Such is the case with the iterator pattern. The iterator pattern describes a set of requirements that allows a consumer of some data structure to access elements in it with a familiar interface, regardless of the internal details of the data structure. The C++ standard library containers supply iterator interfaces, which makes them convenient to use and interoperable with the standard algorithms.
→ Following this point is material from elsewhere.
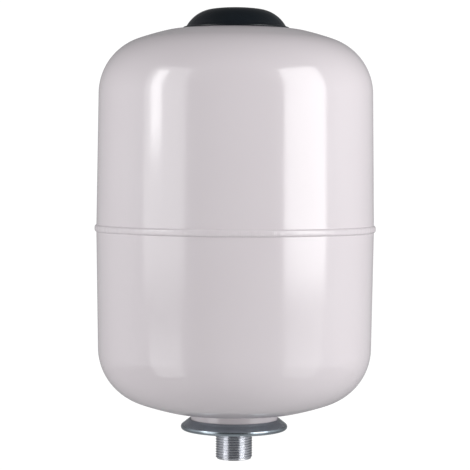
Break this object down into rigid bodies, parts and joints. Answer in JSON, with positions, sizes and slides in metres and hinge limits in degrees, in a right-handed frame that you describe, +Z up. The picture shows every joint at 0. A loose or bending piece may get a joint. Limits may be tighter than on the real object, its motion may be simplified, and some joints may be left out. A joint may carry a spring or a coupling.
{
  "type": "expansion vessel",
  "caption": "Upright steel expansion vessel: two dished shells welded round the middle, black cover over the gas valve, rolled counterflange with a threaded nipple below.",
  "frame": {"origin": "centre of the threaded nipple's lower end, on the vessel's axis", "axes": "+Z up along the vessel's axis, from the nipple to the gas valve; X and Y are across it"},
  "size_m": [0.2028, 0.2028, 0.3258],
  "materials": {
    "body_paint": "gloss white powder coat with a faint warm pink cast",
    "cover_plastic": "black moulded plastic, satin",
    "cap_plastic": "black moulded plastic",
    "zinc_plate": "zinc-plated pressed steel",
    "zinc_thread": "zinc-plated turned steel",
    "bare_steel": "turned steel",
    "nickelled_brass": "nickel-plated brass",
    "brass": "turned brass",
    "spring_steel": "bright spring wire",
    "seal_rubber": "black rubber",
    "bag_rubber": "matt black moulded rubber",
    "white_seal": "white sealing ring",
    "liner_plastic": "natural polypropylene"
  },
  "bodies": {
    "tank": {"upper_shell": "body_paint", "lower_shell": "body_paint", "seam_weld": "body_paint", "valve_boss": "bare_steel", "boss_weld": "body_paint", "stem_seal": "seal_rubber", "valve_stem": "nickelled_brass", "core_barrel": "brass", "core_seal": "white_seal", "core_spring": "spring_steel", "counterflange": "zinc_plate", "nipple": "zinc_thread", "nipple_weld": "zinc_plate", "flange_liner": "liner_plastic", "bladder": "bag_rubber"},
    "cover": {"top_cover": "cover_plastic"},
    "cap_seal": {"dust_cap_seal": "seal_rubber"},
    "cap": {"dust_cap": "cap_plastic"},
    "core": {"core_pin": "brass", "pin_washer": "seal_rubber"}
  },
  "joints": [
    {"name": "cover_lift", "type": "slide", "parent": "tank", "child": "cover", "axis": [0, 0, 1], "range_m": [0, 0.05]},
    {"name": "dust_cap_rise", "type": "slide", "parent": "tank", "child": "cap_seal", "axis": [0, 0, 1], "range_m": [0, 0.006]},
    {"name": "dust_cap_turn", "type": "hinge", "parent": "cap_seal", "child": "cap", "pos_m": [0, 0, 0.3115], "axis": [0, 0, 1], "range_deg": [0, 2721]},
    {"name": "core_pin_press", "type": "slide", "parent": "tank", "child": "core", "axis": [0, 0, -1], "range_m": [0, 0.0015], "stiffness_N_per_m": 800, "springref_m": -0.002, "deforming": ["core_spring"]}
  ],
  "couplings": [
    {"joint": "dust_cap_turn", "follows": "dust_cap_rise", "rad_per_m": 7913.3}
  ]
}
This is the first part of a two-part article. In this installment, I'll give a brief overview of the iterator pattern and what an iterator is in C++. In the second installment, I will show you how to implement your own iterator in the same manner as the standard library containers.

The Iterator Pattern

Iterators are not unique to C++. The concept of an iterator is something that allows two parties--generally the consumer of some data structure or "client code", and the implementer of the data structure, or "library code"--to communicate without concern for the other's internal details. This principle of intentional ignorance is what lets a collection of elements (in any language) expose those elements to the outside world without revealing the details of the collection's internal implementation, i.e. whether it is a hash table, linked list, tree, or some other sort of data structure.

Related Reading

C++ Cookbook
By Ryan Stephens, Christopher Diggins, Jonathan Turkanis, Jeff Cogswell

Probably the best definition of the iterator pattern is in Design Patterns, by Erich Gamma, et al, (Addison-Wesley). The authors provide a short description of the intent of iterators:

Provide a way to access the elements of an aggregate object sequentially without exposing its underlying representation.

The use cases they reference use iterators to access elements in one of these "aggregate objects," a la the C++ standard containers vector, list, map, and so on, and in fact, the sample implementation they give is in C++. But most modern languages provide iterators in some form: Java has an Iterator class, and C# has enumerators.
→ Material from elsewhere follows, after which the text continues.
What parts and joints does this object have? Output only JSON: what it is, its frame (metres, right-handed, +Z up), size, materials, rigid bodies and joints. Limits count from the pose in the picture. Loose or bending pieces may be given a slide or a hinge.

A great deal of programming has to do with manipulating sequences of elements, which is why, despite its simplicity, the notion of an iterator is so broadly applicable. You usually do the same sorts of things to a sequence of elements regardless of its type: iterating through every element, searching, sorting, inserting, deleting, and so on. Without a common interface (whether an iterator or something else), you would have to do the same things to different data structures in different ways. This would be a sad state of affairs; luckily we have iterators.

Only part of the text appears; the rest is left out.